■ WORK TO COMPLETE ■
Copy out all the data, word for word.

■ RECORDED INFORMATION ■

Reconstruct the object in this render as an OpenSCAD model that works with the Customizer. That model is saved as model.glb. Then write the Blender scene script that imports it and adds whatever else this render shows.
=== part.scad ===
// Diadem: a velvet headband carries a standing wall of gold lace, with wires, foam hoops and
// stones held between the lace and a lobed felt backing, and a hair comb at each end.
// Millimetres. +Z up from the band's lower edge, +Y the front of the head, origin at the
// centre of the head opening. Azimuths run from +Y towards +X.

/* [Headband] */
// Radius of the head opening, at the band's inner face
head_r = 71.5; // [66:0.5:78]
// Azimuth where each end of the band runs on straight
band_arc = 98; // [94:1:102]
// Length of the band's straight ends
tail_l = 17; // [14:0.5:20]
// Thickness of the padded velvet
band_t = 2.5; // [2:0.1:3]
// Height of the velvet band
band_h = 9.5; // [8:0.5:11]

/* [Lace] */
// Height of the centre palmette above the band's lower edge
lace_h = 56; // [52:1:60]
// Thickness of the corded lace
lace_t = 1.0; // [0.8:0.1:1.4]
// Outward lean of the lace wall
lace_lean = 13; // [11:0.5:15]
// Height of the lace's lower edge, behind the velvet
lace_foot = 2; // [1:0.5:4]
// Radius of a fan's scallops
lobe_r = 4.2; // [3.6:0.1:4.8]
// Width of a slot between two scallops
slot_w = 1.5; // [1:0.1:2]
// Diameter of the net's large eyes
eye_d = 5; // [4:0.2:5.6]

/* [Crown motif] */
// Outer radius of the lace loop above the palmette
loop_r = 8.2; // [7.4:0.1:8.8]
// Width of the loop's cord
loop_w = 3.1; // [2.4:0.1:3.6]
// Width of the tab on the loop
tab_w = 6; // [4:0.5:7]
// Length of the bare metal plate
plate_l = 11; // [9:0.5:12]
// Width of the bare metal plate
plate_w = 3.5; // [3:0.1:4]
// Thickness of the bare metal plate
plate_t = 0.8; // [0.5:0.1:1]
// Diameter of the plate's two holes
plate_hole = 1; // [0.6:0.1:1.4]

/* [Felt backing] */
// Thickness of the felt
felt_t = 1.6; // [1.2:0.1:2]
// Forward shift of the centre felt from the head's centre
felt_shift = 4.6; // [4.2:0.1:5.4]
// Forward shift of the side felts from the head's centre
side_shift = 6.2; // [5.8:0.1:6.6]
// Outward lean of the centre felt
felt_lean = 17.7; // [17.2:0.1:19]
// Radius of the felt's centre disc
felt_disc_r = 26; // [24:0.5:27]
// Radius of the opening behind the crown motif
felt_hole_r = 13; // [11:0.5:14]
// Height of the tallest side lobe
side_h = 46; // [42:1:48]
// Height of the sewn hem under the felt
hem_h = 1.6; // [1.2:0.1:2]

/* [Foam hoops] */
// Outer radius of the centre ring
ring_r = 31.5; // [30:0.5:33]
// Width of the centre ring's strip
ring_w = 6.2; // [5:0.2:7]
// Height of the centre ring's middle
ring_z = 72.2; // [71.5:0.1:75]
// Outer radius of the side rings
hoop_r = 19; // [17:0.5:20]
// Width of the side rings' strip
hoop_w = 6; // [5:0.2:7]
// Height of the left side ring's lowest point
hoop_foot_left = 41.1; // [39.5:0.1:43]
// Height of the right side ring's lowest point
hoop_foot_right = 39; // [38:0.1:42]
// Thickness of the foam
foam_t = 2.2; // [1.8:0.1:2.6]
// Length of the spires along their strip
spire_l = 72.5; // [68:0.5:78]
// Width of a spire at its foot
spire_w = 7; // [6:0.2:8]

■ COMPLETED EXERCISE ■
Reconstruct the object in this render as an OpenSCAD model that works with the Customizer. That model is saved as model.glb. Then write the Blender scene script that imports it and adds whatever else this render shows.
=== part.scad ===
// Diadem: a velvet headband carries a standing wall of gold lace, with wires, foam hoops and
// stones held between the lace and a lobed felt backing, and a hair comb at each end.
// Millimetres. +Z up from the band's lower edge, +Y the front of the head, origin at the
// centre of the head opening. Azimuths run from +Y towards +X.

/* [Headband] */
// Radius of the head opening, at the band's inner face
head_r = 71.5; // [66:0.5:78]
// Azimuth where each end of the band runs on straight
band_arc = 98; // [94:1:102]
// Length of the band's straight ends
tail_l = 17; // [14:0.5:20]
// Thickness of the padded velvet
band_t = 2.5; // [2:0.1:3]
// Height of the velvet band
band_h = 9.5; // [8:0.5:11]

/* [Lace] */
// Height of the centre palmette above the band's lower edge
lace_h = 56; // [52:1:60]
// Thickness of the corded lace
lace_t = 1.0; // [0.8:0.1:1.4]
// Outward lean of the lace wall
lace_lean = 13; // [11:0.5:15]
// Height of the lace's lower edge, behind the velvet
lace_foot = 2; // [1:0.5:4]
// Radius of a fan's scallops
lobe_r = 4.2; // [3.6:0.1:4.8]
// Width of a slot between two scallops
slot_w = 1.5; // [1:0.1:2]
// Diameter of the net's large eyes
eye_d = 5; // [4:0.2:5.6]

/* [Crown motif] */
// Outer radius of the lace loop above the palmette
loop_r = 8.2; // [7.4:0.1:8.8]
// Width of the loop's cord
loop_w = 3.1; // [2.4:0.1:3.6]
// Width of the tab on the loop
tab_w = 6; // [4:0.5:7]
// Length of the bare metal plate
plate_l = 11; // [9:0.5:12]
// Width of the bare metal plate
plate_w = 3.5; // [3:0.1:4]
// Thickness of the bare metal plate
plate_t = 0.8; // [0.5:0.1:1]
// Diameter of the plate's two holes
plate_hole = 1; // [0.6:0.1:1.4]

/* [Felt backing] */
// Thickness of the felt
felt_t = 1.6; // [1.2:0.1:2]
// Forward shift of the centre felt from the head's centre
felt_shift = 4.6; // [4.2:0.1:5.4]
// Forward shift of the side felts from the head's centre
side_shift = 6.2; // [5.8:0.1:6.6]
// Outward lean of the centre felt
felt_lean = 17.7; // [17.2:0.1:19]
// Radius of the felt's centre disc
felt_disc_r = 26; // [24:0.5:27]
// Radius of the opening behind the crown motif
felt_hole_r = 13; // [11:0.5:14]
// Height of the tallest side lobe
side_h = 46; // [42:1:48]
// Height of the sewn hem under the felt
hem_h = 1.6; // [1.2:0.1:2]

/* [Foam hoops] */
// Outer radius of the centre ring
ring_r = 31.5; // [30:0.5:33]
// Width of the centre ring's strip
ring_w = 6.2; // [5:0.2:7]
// Height of the centre ring's middle
ring_z = 72.2; // [71.5:0.1:75]
// Outer radius of the side rings
hoop_r = 19; // [17:0.5:20]
// Width of the side rings' strip
hoop_w = 6; // [5:0.2:7]
// Height of the left side ring's lowest point
hoop_foot_left = 41.1; // [39.5:0.1:43]
// Height of the right side ring's lowest point
hoop_foot_right = 39; // [38:0.1:42]
// Thickness of the foam
foam_t = 2.2; // [1.8:0.1:2.6]
// Length of the spires along their strip
spire_l = 72.5; // [68:0.5:78]
// Width of a spire at its foot
spire_w = 7; // [6:0.2:8]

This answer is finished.